All's well that ends well
By H
The author wrote this essay for The Stop Ragging Campaign in July 2004 on the condition that we do not reveal his identity. His account is of the years 2002-03, when he often visited his friend in the hostel of Kirori Mal College at the University of Delhi's North Campus.
Day scholars complaining about ragging is like the Prime Minister complaining about bad traffic. What do they know of these things? Asli ragging to hostel mein hoti hai.
Whenever I went to Delhi I used to stay with my friend in Kirori Mal College (KMC) Hostel, in the Delhi University North Campus. My friend was this Rajput guy from Lucknow whom the politically powerful Rajput seniors in the hostel had quickly admitted into their coterie and issued the writ that nobody would rag him. So my friend was drinking alcohol with the ‘student leaders’ right from the beginning, was ragging his own batch mates, and had acquired a considerable political clout.

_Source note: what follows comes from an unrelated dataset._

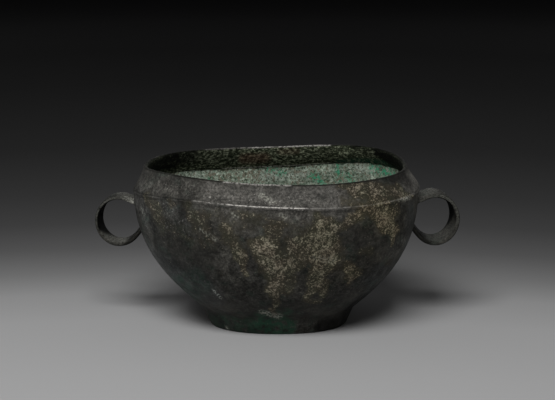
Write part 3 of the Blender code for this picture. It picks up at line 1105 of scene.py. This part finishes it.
# Painted shade: the bowl darkened low on the right and left and round the foot, and at the neck's right end,
# with a thin painted shadow under the ridge on the left
PAINTED_SHADE = (
    (326, 13, 350, 14, 9, 14, 0.98),
    (300, 3, 350, 3, 5, 8, 0.98),
    (192, 8, 222, 5, 7, 6, 0.5),
    (224, 2, 262, 2, 3, 3, 0.35),
    (238, 79, 232, 36, 5, 4, 0.15),
    (332, 79, 341, 77, 3.5, 4, 0.55),
    (342, 34, 352, 31, 5, 6, 0.5),
    (206, 70, 226, 70, 1.3, 1.3, 0.4),
)
CRUMBS = (
    (246, 74, 276, 73, 4, 4, 0.9),
    (276, 75, 292, 74, 3.5, 4, 0.6),
    (222, 75, 246, 75, 3, 4, 0.45),
    (246, 66, 284, 66, 2.5, 2.5, 0.3),
    (212, 66, 232, 58, 7, 8, 0.5),
    (60, 75, 110, 74, 4, 4, 0.6),
)
# Bright lines along the ridge (70) and the lip (81): painted highlights on those edges, with worn bare metal
WEAR_AND_HIGHLIGHT = (
    (241, 70, 248, 70, 1.5, 2, 0.35),
    (252, 70, 258, 70, 2, 3, 0.4),
    (257, 70, 276, 70, 3, 3, 1),
    (276, 70, 294, 70, 3, 3, 0.25),
    (300, 70, 336, 70, 3, 3, 0.22),
    (70, 70, 110, 70, 3, 3, 0.6),
    (252, 81, 274, 81, 1, 1, 0.8),
    (98, 81, 66, 81, 1, 1, 0.8),
    (122, 81, 98, 81, 0.8, 1, 0.35),
)
EMERALD = (
    (92, 69, 88, 66, 1.8, 1.6, 1),
    (76, 64, 71, 60, 2.2, 2.4, 1),
    (64, 69, 62, 60, 1.5, 2.4, 1),
    (58, 63, 56, 60, 1.8, 1.8, 0.9),
    (44, 68, 28, 66, 3, 4, 0.9),
    (118, 66, 121, 62, 1.2, 1.4, 0.5),
)
WHITISH = (
    (96, 65, 80, 65, 2.8, 2.8, 0.25),
    (144, 66, 124, 65, 4, 3, 0.25),
    (52, 68, 44, 66, 3, 3, 0.3),
)
SANDY = ((117, 67, 98, 66, 5.0, 5.0, 0.65), (84, 66, 66, 64, 4.0, 4.0, 0.35))
REDDISH = ((103, 75, 94, 75, 3.0, 3.0, 0.75), (88, 78, 82, 78, 2.0, 2.0, 0.40))
# Deep green patina with painted shade, in the recess under the inside of the neck, by the ridge
DEEP_GREEN_AND_SHADE = (
    (63, 70, 26, 72, 2.2, 3, 0.95),
    (160, 74, 176, 72, 3, 3, 0.6),
    (186, 70, 215, 71, 2, 2, 0.5),
)
# Painted shade with dark patina: near black at the left and right ends inside, in places at the back inside,
# and on the lip at the right back
SHADE_AND_DARK_PATINA = (
    (143, 78, 180, 72, 4.5, 9, 0.97),
    (130, 78, 144, 77, 5, 7, 0.75),
    (108, 78, 134, 77, 4, 6, 0.35),
    (180, 72, 225, 66, 9, 8, 0.97),
    (36, 79, 0, 74, 3.5, 9, 0.96),
    (28, 76, 0, 70, 5, 9, 0.97),
    (52, 81, 30, 81, 1.5, 3, 0.7),
    (54, 80, 38, 78, 2, 4, 0.4),
    (360, 74, 325, 66, 8, 6, 0.96),
    (152, 62, 180, 60, 4, 8, 0.8),
)


# Patches by the side that they lie on. Those outside have wandering edges, those inside nearly still ones.
OUTSIDE = dict(crust=CRUST, dusty=DUSTY, teal=TEAL, crumbs=CRUMBS, ochre=OCHRE, calm=CALM, cool=COOL)
OUTSIDE |= dict(painted_light_and_pale=PAINTED_LIGHT, painted_shade=PAINTED_SHADE)
INSIDE = dict(emerald=EMERALD, whitish=WHITISH, reddish=REDDISH, deep_green_and_shade=DEEP_GREEN_AND_SHADE)

# Millimetres by which edges wander, and metres between the noise of two seeds
STRAY = 2.2
STILL = 0.25
SEED_STEP = 0.37

# Shares of the oval's reach, and heights, that tell the parts of the skin apart
STRAP_REACH = 1.004
INSIDE_REACH = 0.972
INSIDE_BLEND = 0.016
UNDER_REACH = 0.93
UNDER_HEIGHT = 0.0075
UNDER_NORMAL = 0.3
NECK_LEVEL = 69.2
NECK_BLEND = 1.1
LIP_BLEND = 0.4

# How strong the fields are
LIP_DARK = 0.9
COAT_STRENGTH = 0.9
# Strength of the straps' painted shadow on the outside of the lower run by the wall, and along the outer
# front edge
NOTCH_SHADOW = 0.6
EDGE_SHADOW = 0.55

# Heights of the relief, which fades out to the foot's flat ring
SWAY = 0.00012
LUMPS = 0.00006
CRUST_HEIGHT = 0.00008
CRUST_GRAIN = 0.00010
COAT_GRAIN = 0.00005
STRAP_RELIEF = 0.5
FLAT_TO = 0.0004
FLAT_BLEND = 0.002

# How the painted shadow inside each strap lies, and how strong its painted highlights and painted light are
StrapLook = namedtuple("StrapLook", "slant start blur streak top low")
STRAP_LOOKS = (StrapLook(42, 0.74, 0.24, 0.9, 0.30, 0.32), StrapLook(78, 0.15, 0.20, 0.0, 0.24, 0.14))


def fractal(points, size, octaves, seed):
    """Noise from about -1 to 1, with features of a size in metres."""
    moved = (points + seed * SEED_STEP) / size
    return np.array([noise.fractal(Vector(point), 1.0, 2.0, octaves) for point in moved])


def cover(places, patches, stray):
    """How fully patches cover each place, from 0 to 1, with wandering edges."""
    across = places[:, 0] * DEGREE + stray[0]
    height = places[:, 1] + stray[1]
    bare = np.ones(len(places))
    for patch in map(Patch._make, patches):
        start = np.array((patch.turn * DEGREE, patch.level))
        run = np.array((patch.end_turn * DEGREE, patch.end_level)) - start
        share = ((across - start[0]) * run[0] + (height - start[1]) * run[1]) / (run @ run)
        share = np.clip(share, 0, 1)
        distance = np.hypot(across - start[0] - share * run[0], height - start[1] - share * run[1])
        width = mix(patch.width, patch.end_width, share)
        bare *= 1 - patch.strength * smooth(PATCH_EDGE - distance / width)
    return 1 - bare


def write_field(data, name, values):
    data.attributes.new(name, "FLOAT", "POINT").data.foreach_set("value", values)


def strap_fields(points, normals, strap):
    """How much painted shadow and painted light the straps have at each point.

    Painted shadow: the inside at the outer end, the lower part by the wall, and the front of the outer end.
    Painted highlights: the front edge and the top; painted light: the lower part of the inside; all in
    patches.
    """
    # black holds the straps' painted shadow, the other field their painted highlights and painted light
    black = np.zeros(len(points))
    highlight_and_rub = np.zeros(len(points))
    for handle, look in zip(HANDLES, STRAP_LOOKS):
        mine = strap * (points[:, 0] * handle.side > 0)
        path = handle_path(handle)
        middle = (path.min(axis=0) + path.max(axis=0)) / 2
        middle[0] = handle.side * (np.abs(path[:, 0]).max() - handle.run)
        away = points - middle
        out = away[:, 0] * handle.side / handle.run
        above = away[:, 2] / handle.rise
        forward = -away[:, 1]
        inward = rising(-(normals * away).sum(axis=1), 0, 0.005)
        outward = 1 - inward
        # Painted shadow: inside at the outer end, low by the wall inside and out, and along the outer front
        # edge
        shaded = smooth((above - look.slant * forward + look.start) / look.blur)
        shaded *= inward * rising(out, 0.1, 0.3)
        notch_shadow = outward * rising(-above, 0, 0.2) * rising(-out, 0, 0.3) * NOTCH_SHADOW
        wall_shadow = rising(-out, 0.1, 0.4) * rising(-above, 0, 0.3) * (0.52 + 0.38 * inward)
        edge = outward * rising(normals[:, 0] * handle.side, 0.55, 0.25) * EDGE_SHADOW
        edge *= rising(forward, handle.width / 2 - 0.003, 0.0015)
        black += mine * np.maximum.reduce((shaded, notch_shadow, wall_shadow, edge))
        # Painted highlights on the front edge, in a streak near the top and on the top, and painted light
        # low inside
        front = rising(-normals[:, 1], 0.35, 0.4) * (0.10 + 0.15 * rising(above, -0.3, 0.4))
        streak = rising(forward, 0.0015, 0.002) * rising(-out, -0.1, 0.6)
        streak *= outward * (above > 0.3) * look.streak
        top = rising(normals[:, 2], 0.6, 0.3) * rising(-out, -0.3, 0.4) * (above > 0.3) * look.top
        low = inward * rising(-above, -0.1, 0.4) * look.low
        highlight_and_rub += mine * np.maximum.reduce((front, streak, top, low)) * (1 - shaded)
    return black, highlight_and_rub


def weather(data, from_strap):
    """Raises and sinks the skin as the corrosion has, and marks each place for the material."""
    points = read_points(data)
    normals = read_points(data, "normal")
    angle, height, reach = unroll(points)
    level = height * 1000
    places = np.column_stack((np.degrees(angle), level))
    strap = from_strap & (reach > STRAP_REACH)
    within = (1 - rising(reach, INSIDE_REACH, INSIDE_BLEND)) * (height > UNDER_HEIGHT)
    on_lip = rising(level, LIP_FROM, LIP_BLEND) * LIP_DARK
    under = (height < UNDER_HEIGHT) & (normals[:, 2] < UNDER_NORMAL) & (reach < UNDER_REACH)
    outside = (1 - within) * ~strap * ~under
    stray = [fractal(points, 0.007, 3, seed) * STRAY for seed in (11, 12)]
    still = [fractal(points, 0.003, 2, seed) * STILL for seed in (13, 14)]
    neck = smooth((level - NECK_LEVEL + stray[1] * 0.3) / NECK_BLEND)
    black, highlight_and_rub = strap_fields(points, normals, strap)
    fields = {name: cover(places, patches, stray) * outside for name, patches in OUTSIDE.items()}
    fields |= {name: cover(places, patches, still) * within for name, patches in INSIDE.items()}
    # The pale place in the neck joins the painted light's field
    fields["painted_light_and_pale"] += cover(places, PALE_NECK, stray) * within
    fields |= {
        "flake": cover(places, FLAKE, still) * outside,
        "wear_and_highlight": cover(places, WEAR_AND_HIGHLIGHT, still) * ~strap,
        "sandy": cover(places, SANDY, stray) * within,
        # Painted shade inside and on the lip, with dark patina, plus the straps' painted shadow
        "dark": cover(places, SHADE_AND_DARK_PATINA, stray) * np.maximum(within, on_lip) + black,
        "level": np.where(strap, 0.0, level),
        "strap": strap.astype(float),
        "highlight_and_rub": highlight_and_rub,
        "verdigris": within * (1 - neck) * COAT_STRENGTH,
        "inside": within * neck,
    }
    for name, values in fields.items():
        write_field(data, name, values)
    sway = fractal(points, 0.024, 2, 21) * SWAY
    lumps = fractal(points, 0.0050, 3, 22) * LUMPS
    grain = fractal(points, 0.0021, 2, 23)
    raised = fields["crust"] * (CRUST_HEIGHT + CRUST_GRAIN * np.maximum(grain, -0.4))
    coat = fields["verdigris"] * COAT_GRAIN * grain
    rise = (sway + lumps) * np.where(strap, STRAP_RELIEF, 1.0) + raised + coat
    rise = rise * rising(points[:, 2], FLAT_TO, FLAT_BLEND)
    write_points(data, points + normals * rise[:, None])


def build_dish():
    dish, from_strap, joint = one_casting(bronze_material())
    data = dish.data
    relax(data, near(read_points(data), joint, FILLET_REACH))
    weather(data, from_strap)
    write_points(data, np.clip(read_points(data), CAD_BOX[0], CAD_BOX[1]))
    data.shade_smooth()
    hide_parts("bronze_dish")
    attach(dish, "root")
    return dish


make_camera()
make_lights(build_dish(), make_floor())
bpy.context.scene.view_settings.view_transform = "Standard"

Some of his clout rubbed automatically on me as well, and I would find myself being met with deference, and a certain amount of fear and suspicion. And I found myself joining the seniors, people who had passed out, and rank outsiders, into screwing the hell out of the fachchas.
There was a code of conduct for all freshers. They had to wear formal clothes 24 hours a day, full sleeve shirts buttoned at the wrist and till the neck, pleated trousers and polished shoes, and all of them were sent to get their hair ‘crew-cut’, army style. They had to make an exaggerated bow, waist coming right down to ninety degrees each time they saw a senior, and had to address seniors as ‘Sir’ for the rest of their lives. Anything the senior commanded had to be done. For the most time it meant fetching cigarettes or samosas from Kamala Nagar, and parathas Ghanta Ghar, often at odd hours of night; bringing drinking water from the water cooler and tap water for the room cooler; and of course cleaning the senior’s room, usually at late night.
Evening onwards was the time when freshers would be called into the seniors’ rooms, and the rest of the night they would spend, standing, in the same room or flitting between different ones. It generally began with asking each fachcha to give his ‘intro’, which would be continuously interrupted with insulting comments. There were some standard questions, like “If your mother, sister and wife were being fucked in separate rooms and you could save only one of them, whom would you save?” The answer to this question was innocent enough: You saved your wife because your mother and sister would be getting fucked by their husbands! These questions were meant only as a tease, only to start making the guy uncomfortable.
Fachchas were forced to recite loudly obscene songs, speak imaginatively constructed abuses at each other, and act out such characters as a pimp or a gigolo. Then it inevitably came to stripping, though the Full Monty wasn’t prescribed at all sessions. The ‘baniyan’ - vest - was tied around like a bra and the boys danced to cabaret numbers, seduced the seniors and were threatened to masturbate. We did not make the freshers masturbate but there were cases where they were forced to do so. Two rooms away to ours, a boy had jumped down the first floor balcony to escape having to smoke marijuana.
Every Saturday night the freshers were taken to the terrace and ragged by drunk seniors. They were made to shout at the top of their voices the filthiest of abuses at the principal and the hostel warden. They were made to strip all the way, and sometimes they were slapped if they expressed reservations about doing certain things, like holding another guy’s dick!
I heard of instances where freshers were told to piss on an electric heater, and pulled away only when the trembling boy, sometimes after hours of frustrated pleading, had in abject surrender set himself to be released on the heater.
These things however got over in about two months and soon these very freshers were being treated in canteens and K Nags food joints by these very seniors. The lack of resentment towards the seniors was surprising. And since hostellers dominated the college politics, the fachchas in hostels would act superior over the day-schi [day scholar] fachchas, and would also be treated as such. I know from friends’ accounts that ragging in engineering and medical colleges, and at the NDA [National Defence Academy], is far more physical and traumatic than at KMC, which is not at all the worst case scenario even among the North Campus colleges. The students at KMC quickly learn to adapt, forget and laugh about the whole thing.